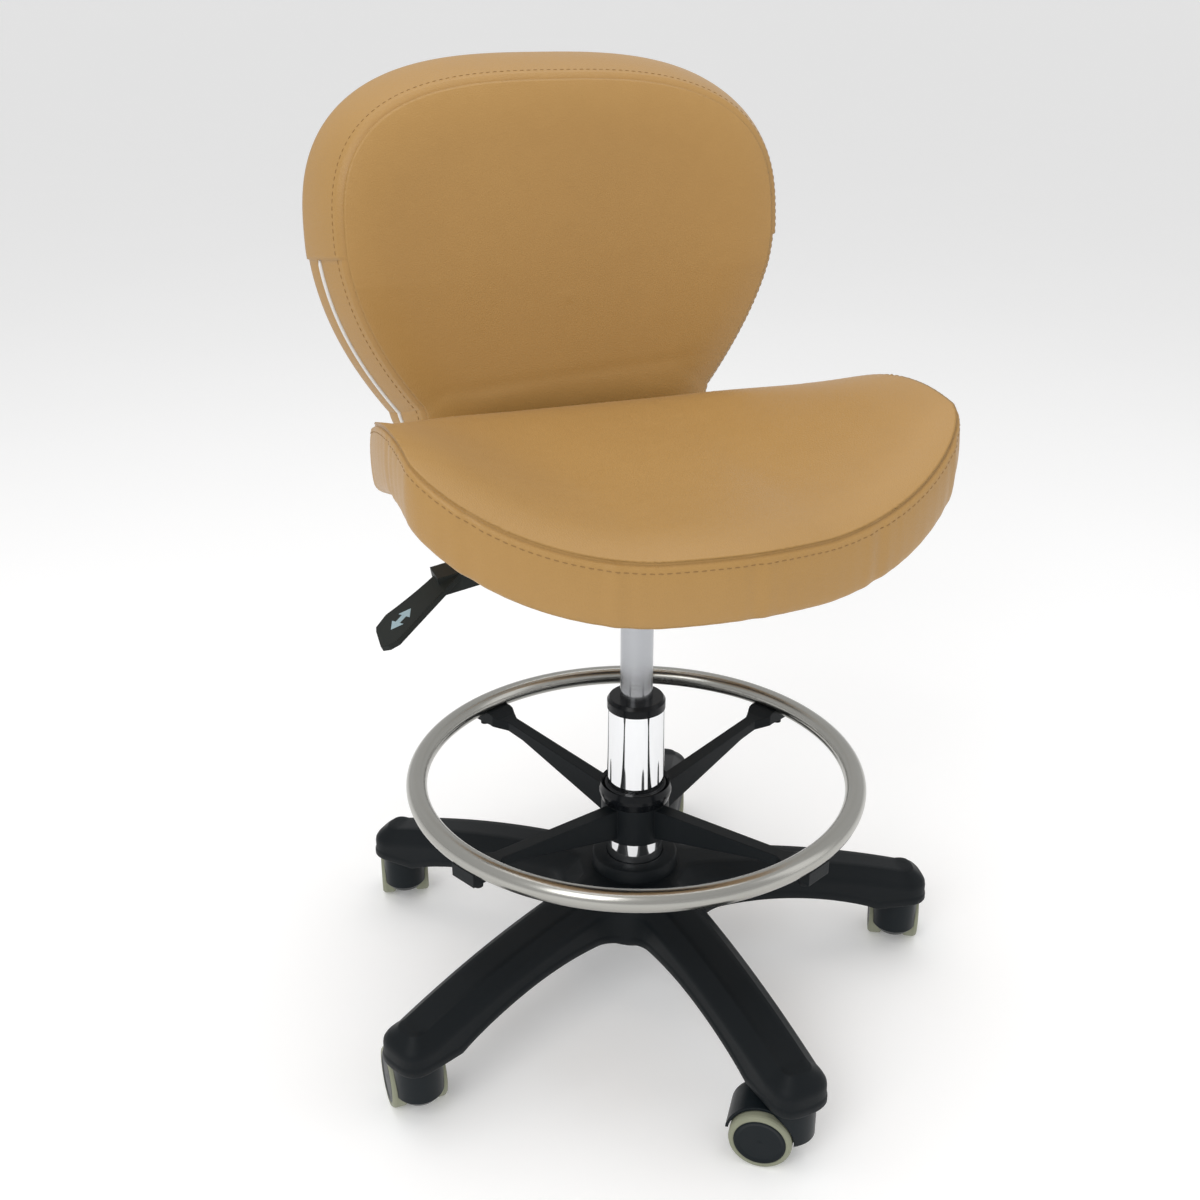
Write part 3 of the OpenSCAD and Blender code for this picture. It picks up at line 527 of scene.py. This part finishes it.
seat_rings = []
TOP_RINGS = 34
for j in range(TOP_RINGS):
    share = (j + 0.6) / (TOP_RINGS + 0.6)
    share = 1 - (1 - share) ** 1.45
    flat = seat_centre + share * (seat_loop - seat_centre)
    inset = np.linalg.norm(seat_loop - flat, axis=1)
    near = np.clip(inset / CROWN_WIDTH, 0.0, 1.0)
    crown = SEAT_CROWN * (1 - (1 - near) ** 2.6)
    ripple = GATHER_DEPTH * gather * np.exp(-inset / SEAM_FADE)
    loose = [0.0011 * noise.noise(Vector((x * 9.0, y * 9.0, 0.3))) for x, y in flat]
    lifted = seat_rise(flat[:, 0], flat[:, 1]) + rear_lift(flat[:, 1])
    z = SEAT_SEAM + lifted + crown + ripple + np.array(loose) * near
    seat_rings.append([tuple(p) for p in np.column_stack([flat, z])])
for inset, lift in ((0.0020, 0.0002), (0.0016, -0.0009), (0.0024, -0.0018), (0.0010, -0.0024)):
    seat_rings.append(seat_ring(inset, lift))
for drop, bulge, wave in ((0.0036, 0.0004, 1.0), (0.0060, 0.0010, 0.5), (0.0075, 0.0010, 0.6),
                          (0.0100, 0.0015, 0.4), (0.0150, 0.0020, 0.2), (0.0210, 0.0023, 0.1),
                          (0.0280, 0.0023, 0.0), (0.0350, 0.0020, 0.0), (0.0410, 0.0014, 0.0),
                          (0.0450, 0.0006, 0.0), (0.0470, -0.0006, 0.0), (0.0484, -0.0026, 0.0),
                          (0.0490, -0.0055, 0.0), (0.0490, -0.0230, 0.0), (0.0482, -0.0245, 0.0),
                          (0.0470, -0.0255, 0.0)):
    flat = seat_loop + seat_out * (bulge + 0.00022 * wave * gather + 0.0004 * soft)[:, None]
    z = SEAT_SEAM - drop + seat_rise(*(seat_loop + seat_out * min(bulge, 0.0)).T)
    z += rear_lift(seat_loop[:, 1]) * (1 - drop / BAND)
    seat_rings.append([tuple(p) for p in np.column_stack([flat, z])])
top_z = SEAT_SEAM + rear_lift(seat_centre[1]) + SEAT_CROWN + 0.0011 * noise.noise(Vector((0.0, -0.27, 0.3)))
seat_cover = new_piece("seat_cushion_cover",
                       *sewn_rings(seat_rings, (*seat_centre, top_z), (*seat_centre, SEAT_UNDER + 0.002)),
                       tan_vinyl, "seat", "tan_vinyl")
welded(seat_cover)
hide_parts("seat_cushion")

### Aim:
Extract the full listing above without altering anything.

### Result:
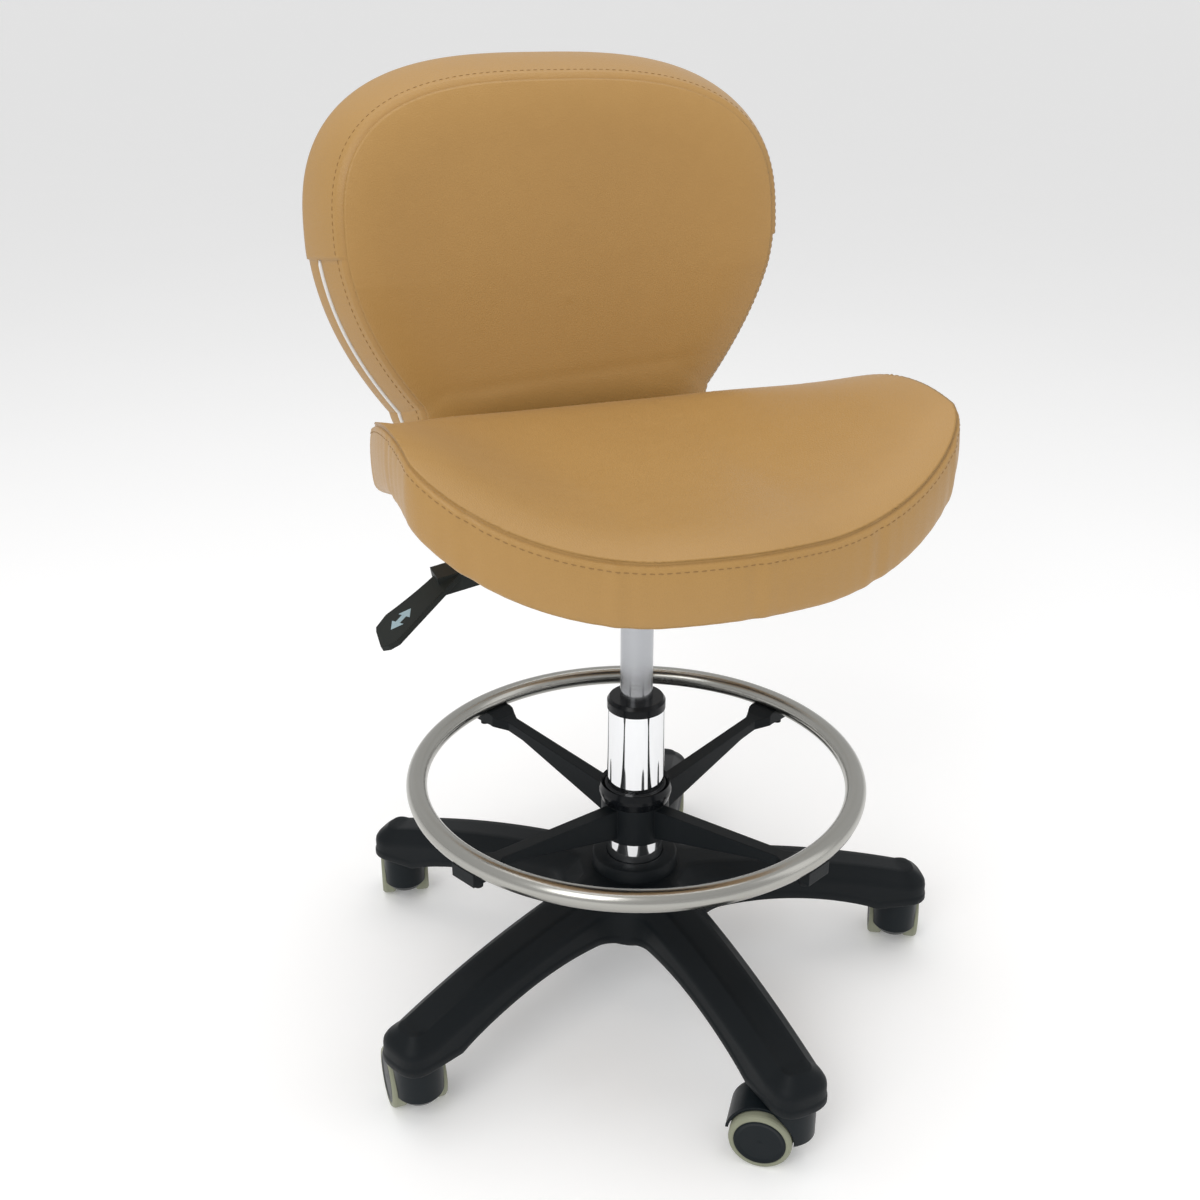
Write part 3 of the OpenSCAD and Blender code for this picture. It picks up at line 527 of scene.py. This part finishes it.
seat_rings = []
TOP_RINGS = 34
for j in range(TOP_RINGS):
    share = (j + 0.6) / (TOP_RINGS + 0.6)
    share = 1 - (1 - share) ** 1.45
    flat = seat_centre + share * (seat_loop - seat_centre)
    inset = np.linalg.norm(seat_loop - flat, axis=1)
    near = np.clip(inset / CROWN_WIDTH, 0.0, 1.0)
    crown = SEAT_CROWN * (1 - (1 - near) ** 2.6)
    ripple = GATHER_DEPTH * gather * np.exp(-inset / SEAM_FADE)
    loose = [0.0011 * noise.noise(Vector((x * 9.0, y * 9.0, 0.3))) for x, y in flat]
    lifted = seat_rise(flat[:, 0], flat[:, 1]) + rear_lift(flat[:, 1])
    z = SEAT_SEAM + lifted + crown + ripple + np.array(loose) * near
    seat_rings.append([tuple(p) for p in np.column_stack([flat, z])])
for inset, lift in ((0.0020, 0.0002), (0.0016, -0.0009), (0.0024, -0.0018), (0.0010, -0.0024)):
    seat_rings.append(seat_ring(inset, lift))
for drop, bulge, wave in ((0.0036, 0.0004, 1.0), (0.0060, 0.0010, 0.5), (0.0075, 0.0010, 0.6),
                          (0.0100, 0.0015, 0.4), (0.0150, 0.0020, 0.2), (0.0210, 0.0023, 0.1),
                          (0.0280, 0.0023, 0.0), (0.0350, 0.0020, 0.0), (0.0410, 0.0014, 0.0),
                          (0.0450, 0.0006, 0.0), (0.0470, -0.0006, 0.0), (0.0484, -0.0026, 0.0),
                          (0.0490, -0.0055, 0.0), (0.0490, -0.0230, 0.0), (0.0482, -0.0245, 0.0),
                          (0.0470, -0.0255, 0.0)):
    flat = seat_loop + seat_out * (bulge + 0.00022 * wave * gather + 0.0004 * soft)[:, None]
    z = SEAT_SEAM - drop + seat_rise(*(seat_loop + seat_out * min(bulge, 0.0)).T)
    z += rear_lift(seat_loop[:, 1]) * (1 - drop / BAND)
    seat_rings.append([tuple(p) for p in np.column_stack([flat, z])])
top_z = SEAT_SEAM + rear_lift(seat_centre[1]) + SEAT_CROWN + 0.0011 * noise.noise(Vector((0.0, -0.27, 0.3)))
seat_cover = new_piece("seat_cushion_cover",
                       *sewn_rings(seat_rings, (*seat_centre, top_z), (*seat_centre, SEAT_UNDER + 0.002)),
                       tan_vinyl, "seat", "tan_vinyl")
welded(seat_cover)
hide_parts("seat_cushion")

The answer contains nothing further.